The framework does not yet express its conservation laws as mathematical equations, or the symmetry principle as a formal gauge invariance. That formalization is the next research milestone. It is worth saying plainly why the absence of equations is not an absence of rigor. Mendeleev’s table was real before quantum mechanics explained why it had to have that structure. The ASM’s dependency-derived layering, bonding rules, and force channel constraints are structural claims that hold at the verbal and notational level. The mathematical expression will make them more precise. It will not make them true for the first time. The molecular notation already in use (quantum number tuples, bond manifests, level-two molecular formulas) is genuine notation doing genuine compression work. Equations will be added when they are earned.

What This Framework Can Do

There are four things the ASM is designed to do, and being clear about them up front helps set the right expectations for what follows.

It can classify. The 22 confirmed elements cover the functional primitives that appeared consistently across the range of agent patterns documented in the literature and in major vendor frameworks at the time of writing. “Confirmed” means each element survived a systematic reduction test, not that the inventory is permanently closed. The falsification condition is explicit: a single useful composition that cannot be reduced to existing elements would require revision. The framework genuinely invites that test.

It can compose. Tool molecules reduce to a bond between an Action archetype and an Infrastructure substrate, a claim worked through against the range of tool types documented at the time of writing, and one that held in each case. The bonding rules in Chapter 3 make this precise enough to apply to specific tools and specific agent configurations.

It can constrain. The three force laws define the valid interaction channels in an agentic system. Violations produce specific, predictable failure modes rather than random misbehavior. Chapter 4 derives the conservation law each channel enforces, which gives the constraints their explanatory force.

It can predict. The symmetry principle, that legibility of intent across the governance boundary is the joint conservation law of all three agentic forces, is derived as a theorem from the force laws rather than stated as a postulate. The predicted gaps in the element table are structural claims about what must exist, not placeholders for things that have not been built yet.

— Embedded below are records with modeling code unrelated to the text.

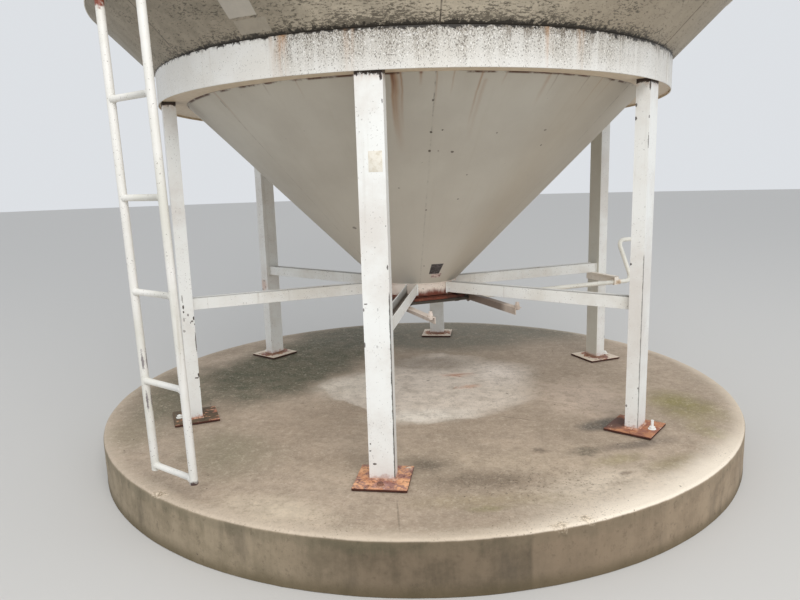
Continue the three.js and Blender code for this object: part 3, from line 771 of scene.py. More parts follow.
plate_rust = new_material("rusted_plate")
rust = placed(rust_group, Fresh=(238, 182, 138), Old=(160, 96, 68), Grain=13.0)
color = rust["Color"]
parts = parted(place)
color = blend(span(parts["Y"], 0.2, 0.5, 0.0, 0.65), color, (118, 82, 66))
mauve = span(noise(place, 16.0, 6, 0.65), 0.48, 0.58, 0.0, 0.85)
color = blend(mauve, color, (146, 108, 104))
dark = noise(place, 34.0, 7, 0.75)
color = blend(span(dark, 0.545, 0.6, 0.0, 0.85), color, (92, 54, 44))
# The second plate is a redder brown, and a painted shadow darkens its inner corner beside the leg
redder = span(parts["X"], 0.7, 0.9) * span(parts["Y"], -0.2, -0.4, 0.0, 0.6)
color = blend(redder, color, (150, 92, 62))
plate_shadow = stain((1.055, -0.815, PLATE_TOP), (0.125, 0.11, 0.05), 30, 0.4, 0.25, 14.0)
color = blend(plate_shadow * 0.85, color, (78, 60, 58))
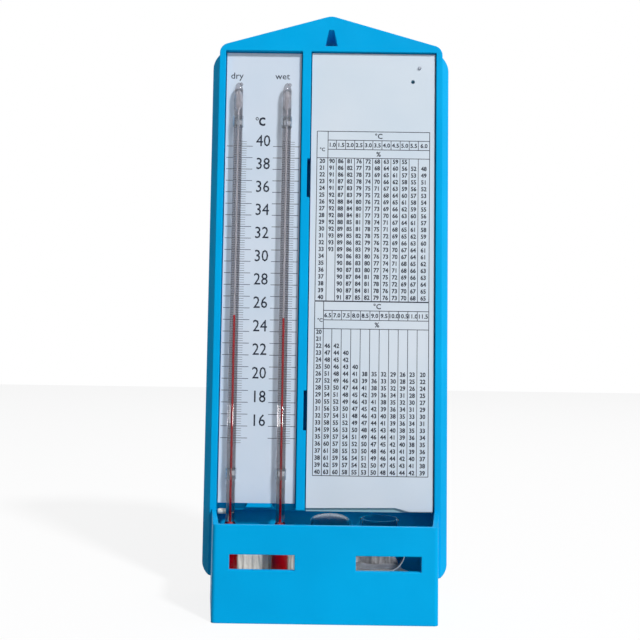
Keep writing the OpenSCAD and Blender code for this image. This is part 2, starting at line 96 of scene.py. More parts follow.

There are also things the framework is deliberately silent on. What happens inside the Language Model element, questions of scaling, emergence, reasoning versus pattern completion, and mechanistic interpretability, is beneath the level of abstraction the framework operates at. The ASM describes the space around Lm, not the space inside it. And the framework is not a roadmap to general intelligence. It is a precise description of the current layer of agentic cognition, with gaps that are structural predictions about what that layer still requires.

How to Read This Book

The book follows the same sequence as the historical method it draws on: taxonomy first, then bonding rules, then force laws, then the emergent properties that appear at higher levels of organization. Each chapter builds on the one before it, and the structure is intentional: you cannot derive the force laws without the element table, and you cannot appreciate the symmetry principle without the force laws.

But the most valuable thing you can bring to this material is not patience with a linear argument. It is a disposition toward productive skepticism. The framework makes testable predictions. The element table has falsifiable gaps. The force laws generate specific claims about failure modes. The right posture is to read with a system in mind, something you have built, or are building, or have watched fail, and ask at each stage whether the framework’s account matches what you have observed.

Find a composition that appears to require a new element and work through whether it truly is irreducible. Build an implementation of the force laws in code and discover where the formal specification breaks down. Identify a deployment failure that the forbidden patterns should have predicted and check whether the framework’s conservation laws capture it precisely or approximately. Submit a molecule. Challenge a gap.

The framework’s predictions are testable. Its gaps are structural claims about what must exist. Its completeness claim is falsifiable by a single composition that cannot be reduced to existing elements. Those properties are what distinguish a theory from a taxonomy. Engaging with them is what moves the theory forward, and what makes the exercise worthwhile for both of us.